Is this different than what other people think you do?
I don’t believe audiences think about dance as a way of defining space and time. And I’m not sure it would help if they did. I believe most people think of choreography as a way of synchronizing moving bodies to music and having those bodies do things that are amazing, or, at least, outside of the perceived norm. Which, while perhaps a little limiting, isn’t wrong.

How do you know if you’re on the right track with a project?
I don’t. I enter into a project with a few ideas and begin creating or directing movement that reflects those ideas in some way or another. I basically hope that at some point the dance will begin to reveal itself and coalesce into something that I recognize and shows me that I’m on the right track. This doesn’t always happen. When it doesn’t and opening night is fast approaching, I’m most likely not on the right track.

How do you go about making choices?
Often the ideas I have are disparate ideas that have been on my mind and much of my time is spent figuring out how to make sense of those ideas. Choices are made predicated on the notion of what seems to belong and what doesn’t, what seems to be consistent with the ‘world’ I’m creating and what isn’t. It’s a very intuitive process as I try to ‘feel out’ the dance.

Also, the moment the curtain goes up, the audience begins to build a set of expectations based on the information they are given and as the dance progresses those expectations get stronger, building on each other. If the expectations are not fulfilled or dealt with in a satisfying manner the audience will most likely be perplexed and have a negative reaction. My artistic choices try to navigate those expectations to a satisfying solution including how I might subvert or alter them in a way that surprises or delights audiences.

Choices are also made based on my own set of expectations. What do I want from a new work? What am I trying to do with it? What’s the goal? Often the answers to these kinds of questions are unknown to me at the beginning and don’t begin to rear their heads until I’m deep into the project.










(University of North Carolina School of the Arts students 















Justin Dominic and Wesley McIntyre in "A Place Apart." Photograph:  Rosalie O'Connor)












How do you know when you’re done?
When it’s opening night and I no longer have time to continue working on it! Or when I seem to be out of ideas. There’s also a point when the piece is in the hands of the dancers and they have taken ownership of it. Unless I have an opportunity to restage a dance on other dancers, which is rare, I can only look at a dance and hope for a chance to make changes another time.

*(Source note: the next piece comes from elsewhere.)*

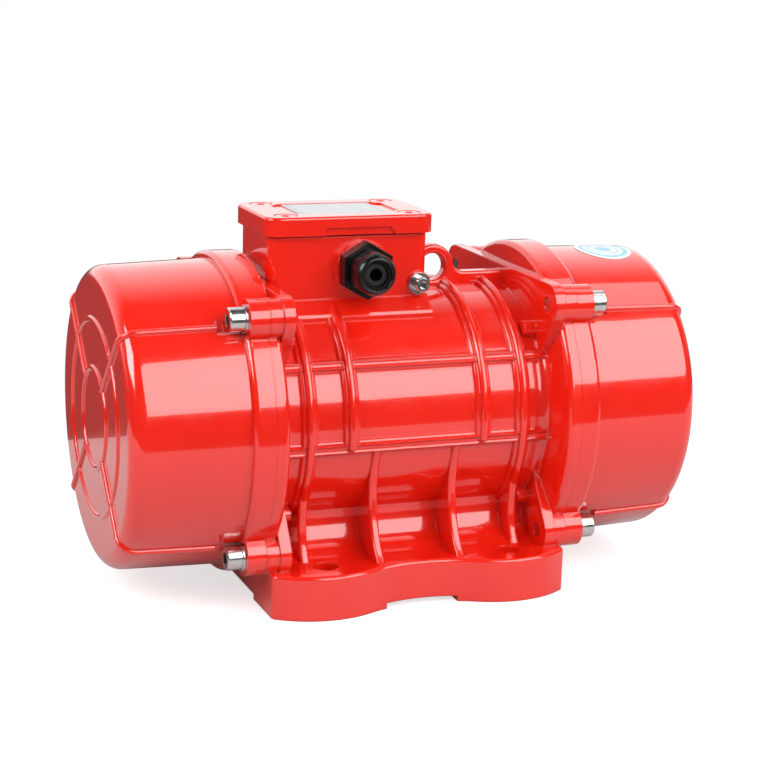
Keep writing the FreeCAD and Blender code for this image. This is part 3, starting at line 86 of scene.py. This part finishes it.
# surroundings: strengths by kind of ray, and where on the sphere of directions they change
WHITE = (1.0, 1.0, 1.0, 1.0)
WORLD_AMBIENT = 0.52
WORLD_GLOSS_BEHIND = 1.15
WORLD_GLOSS_ELSEWHERE = 0.07
WORLD_BEHIND = (0.1, 0.75)
WORLD_HORIZON = (-0.03, 0.06)

# floor: extent and glow distances in metres
FLOOR_LEFT, FLOOR_RIGHT = -0.9, 1.0
FLOOR_FRONT, FLOOR_REAR = -0.5, 0.3
FLOOR_GAP = 0.0002
FLOOR_DARK, FLOOR_LIGHT = (0.5, 0.5, 0.5, 1.0), (0.54, 0.54, 0.54, 1.0)
FLOOR_GLOW_REACH = (0.2, 0.6)
FLOOR_GLOW = (0.68, 1.0)
FLOOR_MIRRORED = 0.04

# the middle of a noise pattern, which carries its contrast
SOFT_CONTRAST = (0.3, 0.7)
CRISP_CONTRAST = (0.35, 0.65)


# ---------------------------------------------------------------- node helpers
class Graph:
    """Short names for building one material's node tree."""

    def __init__(self, name):
        self.material = bpy.data.materials.new(name)
        self.material.use_nodes = True
        self.tree = self.material.node_tree
        self.shader = self.tree.nodes["Principled BSDF"]
        self.place = self.add("ShaderNodeTexCoord").outputs["Object"]

    def add(self, kind, **settings):
        node = self.tree.nodes.new(kind)
        for key, value in settings.items():
            setattr(node, key, value)
        return node

    def link(self, source, target):
        self.tree.links.new(source, target)

    def fill(self, socket, value):
        """Link a socket, or set it where the value is a constant."""
        if isinstance(value, bpy.types.NodeSocket):
            self.link(value, socket)
        else:
            socket.default_value = value

    def math(self, operation, first, second=0.0):
        node = self.add("ShaderNodeMath", operation=operation)
        self.fill(node.inputs[0], first)
        self.fill(node.inputs[1], second)
        return node.outputs[0]

    def axes(self):
        """The three coordinates, in metres."""
        node = self.add("ShaderNodeSeparateXYZ")
        self.link(self.place, node.inputs[0])
        return node.outputs

    def distance(self, first, second):
        squares = [self.math("MULTIPLY", value, value) for value in (first, second)]
        return self.math("SQRT", self.math("ADD", *squares))

    def band(self, value, low, high, soft):
        """1 between two limits, 0 outside them, with soft edges."""
        rise = self.spread(value, low - soft, low + soft, 0.0, 1.0)
        fall = self.spread(value, high - soft, high + soft, 1.0, 0.0)
        return self.math("MULTIPLY", rise, fall)

    def noise(self, scale, detail=3.0, stretch=None):
        """Cloudy pattern, scale in cells per metre."""
        node = self.add("ShaderNodeTexNoise")
        node.inputs["Scale"].default_value = scale
        node.inputs["Detail"].default_value = detail
        source = self.place
        if stretch:
            mapping = self.add("ShaderNodeMapping")
            mapping.inputs["Scale"].default_value = stretch
            self.link(source, mapping.inputs["Vector"])
            source = mapping.outputs["Vector"]
        self.link(source, node.inputs["Vector"])
        return node.outputs["Fac"]

    def spread(self, value, low, high, to_low, to_high):
        """Map a value from one range to another."""
        node = self.add("ShaderNodeMapRange")
        for key, number in (("From Min", low), ("From Max", high),
                            ("To Min", to_low), ("To Max", to_high)):
            node.inputs[key].default_value = number
        self.link(value, node.inputs["Value"])
        return node.outputs["Result"]

    def blend(self, factor, first, second):
        node = self.add("ShaderNodeMix", data_type="RGBA")
        self.fill(node.inputs["Factor"], factor)
        self.fill(node.inputs[6], first)
        self.fill(node.inputs[7], second)
        return node.outputs[2]

    def bump(self, height, strength, distance, normal):
        node = self.add("ShaderNodeBump")
        node.inputs["Strength"].default_value = strength
        node.inputs["Distance"].default_value = distance
        self.link(height, node.inputs["Height"])
        self.link(normal, node.inputs["Normal"])
        return node.outputs["Normal"]

    def rounded(self, radius):
        """Normal that rounds sharp edges by a small radius."""
        node = self.add("ShaderNodeBevel", samples=6)
        node.inputs["Radius"].default_value = radius
        return node.outputs["Normal"]

    def finish(self, color, roughness, normal, **fixed):
        """Wire the shader; further inputs are set by name, such as coat_ior for Coat IOR."""
        self.fill(self.shader.inputs["Base Color"], color)
        self.fill(self.shader.inputs["Roughness"], roughness)
        self.link(normal, self.shader.inputs["Normal"])
        for key, value in fixed.items():
            title = key.replace("_", " ").title().replace("Ior", "IOR")
            self.shader.inputs[title].default_value = value
        return self.material


def srgb(red, green, blue):
    """Linear colour from 0-255 screen values."""
    def channel(value):
        value /= 255
        return value / 12.92 if value <= 0.04045 else ((value + 0.055) / 1.055) ** 2.4
    return (channel(red), channel(green), channel(blue), 1.0)


# ---------------------------------------------------------------- materials
def gloss_paint(name, wave, edge):
    """Thick gloss enamel; wave is how uneven the casting under it is."""
    g = Graph(name)
    clouds = g.spread(g.noise(scale=22.0, detail=4.0), *SOFT_CONTRAST, 0.0, 1.0)
    color = g.blend(clouds, srgb(226, 28, 12), srgb(233, 33, 15))
    roughness = g.spread(g.noise(scale=90.0), *SOFT_CONTRAST, 0.12, 0.2)
    slow = g.bump(g.noise(scale=75.0, detail=2.0), wave, 0.0008, g.rounded(edge))
    return g.finish(color, roughness, slow, coat_weight=1.0, coat_roughness=0.03, coat_ior=1.6)


def metal(name, light, dark, rough, grain=(1.0, 1.0, 1.0), scale=700.0):
    """Bare or plated metal with a fine grain, stretched along the turning or grinding marks."""
    g = Graph(name)
    pattern = g.noise(scale, detail=4.0, stretch=grain)
    color = g.blend(g.spread(pattern, *CRISP_CONTRAST, 0.0, 1.0), light, dark)
    roughness = g.spread(g.noise(scale=240.0), *SOFT_CONTRAST, rough - 0.05, rough + 0.07)
    normal = g.bump(pattern, 0.05, 0.00005, g.rounded(0.0003))
    return g.finish(color, roughness, normal, metallic=1.0)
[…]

What’s your workspace like?
The bulk of my ‘workspaces’ are dance studios. These range from large, airy, and clean to small, claustrophobic, and dirty and any number of variations in between. But given an open space of any sort, I can work out little movement ideas. My daughter points out that I embarrassed her severely making little abstract gestures and movements while waiting to pick her up at school or while walking down a grocery store aisle.

Written notes are a kind of workspace and I try to keep a journal for the piece I’m working on, but often I don’t have it on me when I have an idea and end up with notes on various pieces of paper and a couple different notebooks.
The last workspace is my backpack. When on my way to a rehearsal, my backpack is stuffed with 1-3 notebooks, a video camera, an ipod, pens/pencils, socks, yoga belt, therabands, plenty of t-shirts, and various odd items that kind of live in the backpack until I get tired of seeing them there.

What are your essential tools?
The human body and imagination.

What’s the most surprising tool you use?
Snippets of movement I didn’t create. I often utilize movement created by the dancers in response to an assigned task. Sometimes I use a movement or gesture I’ve seen or experienced and use it as a catalyst to develop new material.

What was your biggest mistake or the one you learned the most from?
Words of wisdom - don’t retell the Pygmalion/Galatea myth as an allegory of female rebellion against the yoke of male domination, idolatry and obsessive search/need for unrealistic perfection in the feminine form and present it on Valentine’s Day weekend!